コンサルに入って厳しく言われたのが「認識のブレが少ない言葉を使え」ということでした。そのため、ミーティングでは常に辞書を携帯することが義務付けられていました。

自分達の母語である日本語だからこそ、なんとなくの理解でも意思の疎通は可能である。例えば、「もっと部内のコミュニケーションを活発にしよう!」というのが誰かが提案するとして、意味わからん!となる人はほとんどいないと思う。でも、
このレベルの解像度だと
・飲み会を増やす
・メールを減らしてface to faceの会話を増やす
・チャットやslackなどに密に投稿する
など、いずれも回答になり得てしまう。
自分が課題を認識し、解決したいと思うのであればこの「認識のブレ」は致命的になってくるのは自明だろうと思う。
おそらく、本書の引用の意味するところは、課題の認識と解決を最短距離で行うために、物事を観察するときの解像度を高めることを意識せよということなのだろうと思う。

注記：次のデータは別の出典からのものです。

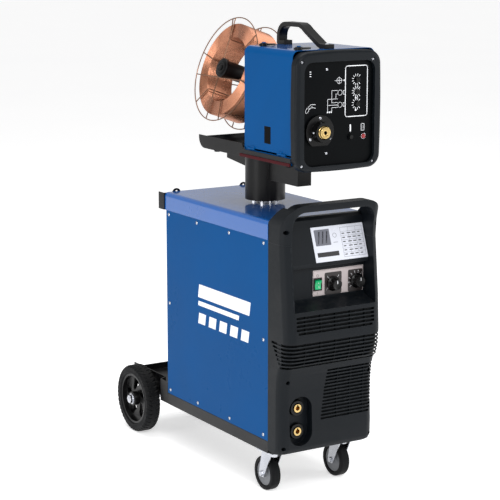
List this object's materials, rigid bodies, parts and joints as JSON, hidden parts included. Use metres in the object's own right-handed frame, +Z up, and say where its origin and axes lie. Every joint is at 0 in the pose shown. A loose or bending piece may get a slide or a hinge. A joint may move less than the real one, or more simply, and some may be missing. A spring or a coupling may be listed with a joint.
{
  "type": "mig welder on cart",
  "caption": "Wheeled MIG welding power source with a wire feeder that swivels on a post, an exposed wire spool, a front grip bar and a gas bottle platform behind.",
  "frame": {"origin": "on the floor, under the middle of the whole machine", "axes": "+Z up, front faces -Y, the machine's left side as seen from the front is -X"},
  "size_m": [0.41, 1.0085, 1.334],
  "materials": {
    "blue_paint": "glossy powder coat",
    "black_steel": "satin black paint",
    "charcoal_plastic": "finely grained moulding",
    "black_plastic": "moulded, slightly glossy",
    "panel_black": "printed front film",
    "light_plate": "satin",
    "label_white": "printed film",
    "green_rocker": "translucent lit plastic",
    "red_lens": "translucent lens",
    "zinc": "bright zinc plate",
    "brass": "turned",
    "copper_wire": "copper-coated welding wire, layer wound",
    "basket_wire": "copper-washed steel wire",
    "lamination": "varnished steel sheets",
    "winding_insulation": "varnished winding tape",
    "aluminium": "extruded",
    "board": "soldered board on a steel plate",
    "grey_plastic": "moulded",
    "tyre": "solid rubber, slightly dusty",
    "drive_metal": "machined"
  },
  "bodies": {
    "cart": {"base_frame": "black_steel", "bottle_platform": "black_steel", "bottle_cradle": "black_steel", "side_panel_left": "blue_paint", "side_panel_right": "blue_paint", "lid": "blue_paint", "rear_panel": "black_steel", "casing_screws": "zinc", "front_bezel_upper": "charcoal_plastic", "front_bezel_lower": "charcoal_plastic", "front_handle": "charcoal_plastic", "info_plate": "label_white", "control_plate": "light_plate", "switch_bodies": "black_plastic", "socket_shells": "black_plastic", "socket_inserts": "brass", "transformer_core": "lamination", "transformer_coils": "winding_insulation", "choke": "lamination", "rectifier_stack": "aluminium", "control_unit": "board", "fan_motor": "grey_plastic", "rear_axle": "zinc", "caster_plates": "zinc", "mains_gland": "black_plastic", "pivot_post": "zinc"},
    "feeder": {"feeder_support": "black_steel", "feeder_tray": "black_steel", "feeder_case": "blue_paint", "feeder_bezel": "charcoal_plastic", "feeder_panel": "panel_black", "torch_flange": "black_plastic", "torch_core": "brass", "feeder_handle": "black_plastic", "feeder_screws": "zinc", "spool_spindle": "black_steel", "wire_drive": "drive_metal", "alarm_lamp": "red_lens"},
    "spool": {"spool_basket": "basket_wire", "wire_winding": "copper_wire"},
    "power_rocker": {"power_rocker": "green_rocker"},
    "coarse_voltage_knob": {"coarse_voltage_knob": "black_plastic"},
    "fine_voltage_knob": {"fine_voltage_knob": "black_plastic"},
    "fan_blades": {"fan_blades": "grey_plastic"},
    "rear_wheel_left": {"rear_wheel_left": "tyre"},
    "rear_wheel_right": {"rear_wheel_right": "tyre"},
    "caster_fork_left": {"caster_fork_left": "zinc"},
    "caster_fork_right": {"caster_fork_right": "zinc"},
    "caster_wheel_left": {"caster_wheel_left": "tyre"},
    "caster_wheel_right": {"caster_wheel_right": "tyre"},
    "feeder_door": {"feeder_door": "blue_paint"},
    "door_latch_front": {"door_latch_front": "black_plastic"},
    "door_latch_rear": {"door_latch_rear": "black_plastic"},
    "dial_top": {"dial_top": "black_plastic"},
    "dial_middle": {"dial_middle": "black_plastic"},
    "dial_bottom": {"dial_bottom": "black_plastic"},
    "inch_button": {"inch_button": "black_plastic"},
    "drive_roll_lower": {"drive_roll_lower": "drive_metal"},
    "drive_roll_upper": {"drive_roll_upper": "drive_metal"},
    "pressure_arm": {"pressure_arm": "drive_metal"}
  },
  "joints": [
    {"name": "rear_wheel_spin_left", "type": "hinge", "parent": "cart", "child": "rear_wheel_left", "pos_m": [-0.168, 0.397, 0.1075], "axis": [1, 0, 0], "continuous": true},
    {"name": "caster_swivel_left", "type": "hinge", "parent": "cart", "child": "caster_fork_left", "pos_m": [-0.12, -0.34, 0.12], "axis": [0, 0, 1], "continuous": true},
    {"name": "caster_roll_left", "type": "hinge", "parent": "caster_fork_left", "child": "caster_wheel_left", "pos_m": [-0.12, -0.304, 0.05], "axis": [1, 0, 0], "continuous": true},
    {"name": "rear_wheel_spin_right", "type": "hinge", "parent": "cart", "child": "rear_wheel_right", "pos_m": [0.168, 0.397, 0.1075], "axis": [1, 0, 0], "continuous": true},
    {"name": "caster_swivel_right", "type": "hinge", "parent": "cart", "child": "caster_fork_right", "pos_m": [0.12, -0.34, 0.12], "axis": [0, 0, 1], "continuous": true},
    {"name": "caster_roll_right", "type": "hinge", "parent": "caster_fork_right", "child": "caster_wheel_right", "pos_m": [0.12, -0.304, 0.05], "axis": [1, 0, 0], "continuous": true},
    {"name": "fan_spin", "type": "hinge", "parent": "cart", "child": "fan_blades", "pos_m": [0, 0.198, 0.5], "axis": [0, 1, 0], "continuous": true},
    {"name": "power_rocker_tilt", "type": "hinge", "parent": "cart", "child": "power_rocker", "pos_m": [-0.023, -0.405, 0.613], "axis": [1, 0, 0], "range_deg": [-16, 0]},
    {"name": "coarse_voltage_turn", "type": "hinge", "parent": "cart", "child": "coarse_voltage_knob", "pos_m": [0.03, -0.418, 0.61], "axis": [0, 1, 0], "range_deg": [-150, 150]},
    {"name": "fine_voltage_turn", "type": "hinge", "parent": "cart", "child": "fine_voltage_knob", "pos_m": [0.11, -0.418, 0.61], "axis": [0, 1, 0], "range_deg": [-150, 150]},
    {"name": "feeder_swivel", "type": "hinge", "parent": "cart", "child": "feeder", "pos_m": [0, -0.098, 0.85], "axis": [0, 0, 1], "range_deg": [-170, 170]},
    {"name": "feeder_door_open", "type": "hinge", "parent": "feeder", "child": "feeder_door", "pos_m": [-0.1365, -0.318, 0.985], "axis": [0, -1, 0], "range_deg": [0, 90]},
    {"name": "door_latch_front_turn", "type": "hinge", "parent": "feeder_door", "child": "door_latch_front", "pos_m": [-0.106, -0.434, 1.274], "axis": [0, 0, 1], "range_deg": [0, 90]},
    {"name": "door_latch_rear_turn", "type": "hinge", "parent": "feeder_door", "child": "door_latch_rear", "pos_m": [-0.106, -0.258, 1.274], "axis": [0, 0, 1], "range_deg": [0, 90]},
    {"name": "dial_top_turn", "type": "hinge", "parent": "feeder", "child": "dial_top", "pos_m": [0.062, -0.472, 1.186], "axis": [0, 1, 0], "range_deg": [-140, 140]},
    {"name": "dial_middle_turn", "type": "hinge", "parent": "feeder", "child": "dial_middle", "pos_m": [0.062, -0.472, 1.153], "axis": [0, 1, 0], "range_deg": [-140, 140]},
    {"name": "dial_bottom_turn", "type": "hinge", "parent": "feeder", "child": "dial_bottom", "pos_m": [0.062, -0.472, 1.12], "axis": [0, 1, 0], "range_deg": [-140, 140]},
    {"name": "inch_button_press", "type": "slide", "parent": "feeder", "child": "inch_button", "axis": [0, 1, 0], "range_m": [0, 0.003], "stiffness_N_per_m": 300},
    {"name": "spool_spin", "type": "hinge", "parent": "feeder", "child": "spool", "pos_m": [0, 0.051, 1.166], "axis": [0.9426, 0, -0.3338], "continuous": true},
    {"name": "drive_roll_lower_spin", "type": "hinge", "parent": "feeder", "child": "drive_roll_lower", "pos_m": [-0.062, -0.318, 1.0352], "axis": [1, 0, 0], "continuous": true},
    {"name": "pressure_arm_lift", "type": "hinge", "parent": "feeder", "child": "pressure_arm", "pos_m": [-0.06, -0.273, 1.088], "axis": [-1, 0, 0], "range_deg": [0, 60]},
    {"name": "drive_roll_upper_spin", "type": "hinge", "parent": "pressure_arm", "child": "drive_roll_upper", "pos_m": [-0.062, -0.318, 1.0668], "axis": [1, 0, 0], "continuous": true}
  ],
  "couplings": [
    {"joint": "drive_roll_upper_spin", "follows": "drive_roll_lower_spin", "ratio": -1}
  ]
}
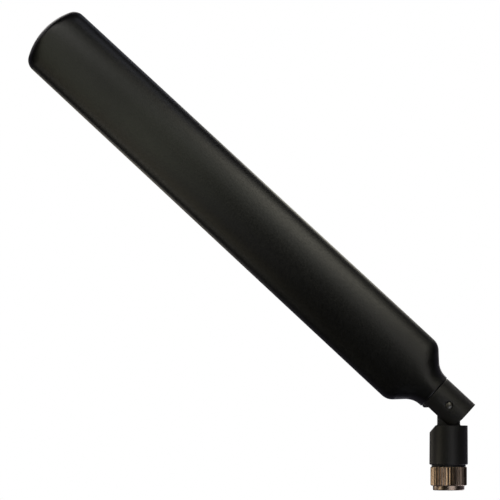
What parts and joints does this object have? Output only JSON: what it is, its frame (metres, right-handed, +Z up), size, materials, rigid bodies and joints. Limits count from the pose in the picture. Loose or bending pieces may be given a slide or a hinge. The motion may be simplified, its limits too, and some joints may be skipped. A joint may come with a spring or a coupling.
{
  "type": "omnidirectional antenna",
  "caption": "Flat black paddle antenna that tilts on a hinged swivel base above a knurled SMA plug.",
  "frame": {"origin": "centre of the SMA plug's reference plane, the end face of its outer contact, where the mating jack seats", "axes": "+Z up the plug's axis into the antenna, away from the jack; the hinge pin lies along Y and the paddle tilts from +Z towards -X, 47.15 degrees at rest"},
  "size_m": [0.1146, 0.0098, 0.1227],
  "materials": {
    "radome_plastic": "fine moulded texture, satin black",
    "hinge_plastic": "moulded satin black",
    "nut_plating": "nickel over brass, straight knurl",
    "body_plating": "nickel over turned brass",
    "gold_plating": "gold over brass",
    "ptfe": "turned PTFE",
    "spring_bronze": "rolled phosphor bronze",
    "nylon": "moulded nylon",
    "pin_steel": "drawn stainless steel",
    "ferrule_brass": "drawn brass",
    "cable_jacket": "extruded FEP",
    "tinned_braid": "tinned copper braid",
    "cable_core": "extruded FEP",
    "silvered_wire": "silver-plated copper",
    "board_laminate": "glass-epoxy laminate with solder mask",
    "board_copper": "etched copper",
    "solder": "tin solder",
    "chip_ceramic": "sintered ceramic",
    "chip_ferrite": "moulded ferrite",
    "foam": "die-cut polyurethane foam"
  },
  "bodies": {
    "plug": {"connector_body": "body_plating", "centre_contact": "gold_plating", "ptfe_insulator": "ptfe", "nut_retaining_ring": "spring_bronze", "swivel_retaining_ring": "spring_bronze", "thrust_washer": "nylon", "crimp_ferrule": "ferrule_brass", "coax_lower": "cable_jacket", "coax_braid_lower": "tinned_braid", "coax_core_lower": "cable_core", "coax_wire_lower": "silvered_wire"},
    "nut": {"coupling_nut": "nut_plating"},
    "base": {"swivel_base": "hinge_plastic", "coax_flex": "cable_jacket"},
    "paddle": {"hinge_knuckle": "hinge_plastic", "hinge_pin_front": "pin_steel", "hinge_pin_back": "pin_steel", "radome_front": "radome_plastic", "radome_back": "radome_plastic", "antenna_board": "board_laminate", "ground_arm": "board_copper", "feed_pad": "board_copper", "low_band_arm": "board_copper", "high_band_arm": "board_copper", "matching_capacitor": "chip_ceramic", "matching_inductor": "chip_ferrite", "shield_solder": "solder", "feed_solder": "solder", "foam_pad_front": "foam", "foam_pad_back": "foam", "coax_upper": "cable_jacket", "coax_braid_upper": "tinned_braid", "coax_core_upper": "cable_core", "coax_wire_upper": "silvered_wire"}
  },
  "joints": [
    {"name": "nut_spin", "type": "hinge", "parent": "plug", "child": "nut", "pos_m": [0, 0, 0], "axis": [0, 0, 1], "continuous": true},
    {"name": "base_swivel", "type": "hinge", "parent": "plug", "child": "base", "pos_m": [0, 0, 0.0085], "axis": [0, 0, 1], "range_deg": [-180, 180]},
    {"name": "paddle_tilt", "type": "hinge", "parent": "base", "child": "paddle", "pos_m": [0, 0, 0.0188], "axis": [0, -1, 0], "range_deg": [-47.15, 42.85], "deforming": ["coax_flex"]}
  ]
}
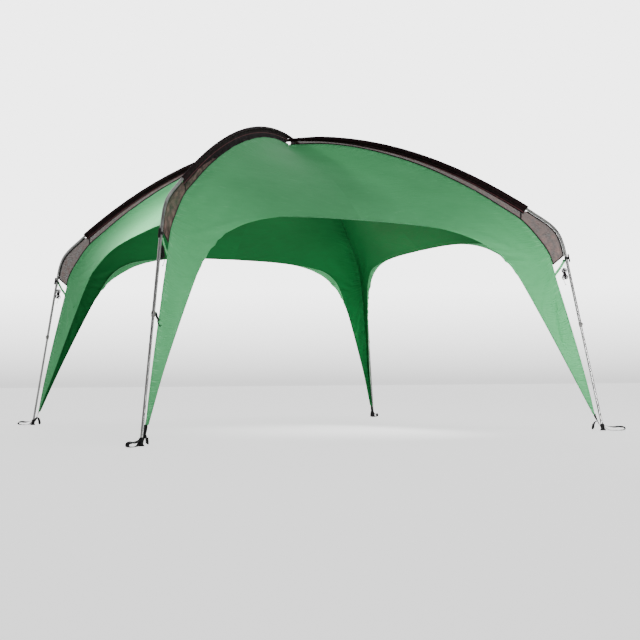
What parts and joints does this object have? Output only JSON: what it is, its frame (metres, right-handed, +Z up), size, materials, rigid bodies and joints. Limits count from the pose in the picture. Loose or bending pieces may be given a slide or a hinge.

一流のスポーツ選手が、足の筋肉を鍛えよう!というレベル感ではなく、こういう動きをスムーズに力強くやるには、この部分の筋肉の強化が必須だから、どういうトレーニングをしようという言語化できることと同じである。

最近、わからない言葉をあえて辞書を引いて調べるという手間を惜しむようになってきてしまった・・・これを機に、言葉の使い方に気をつけたい。
そんなことを思った今日この頃でございました。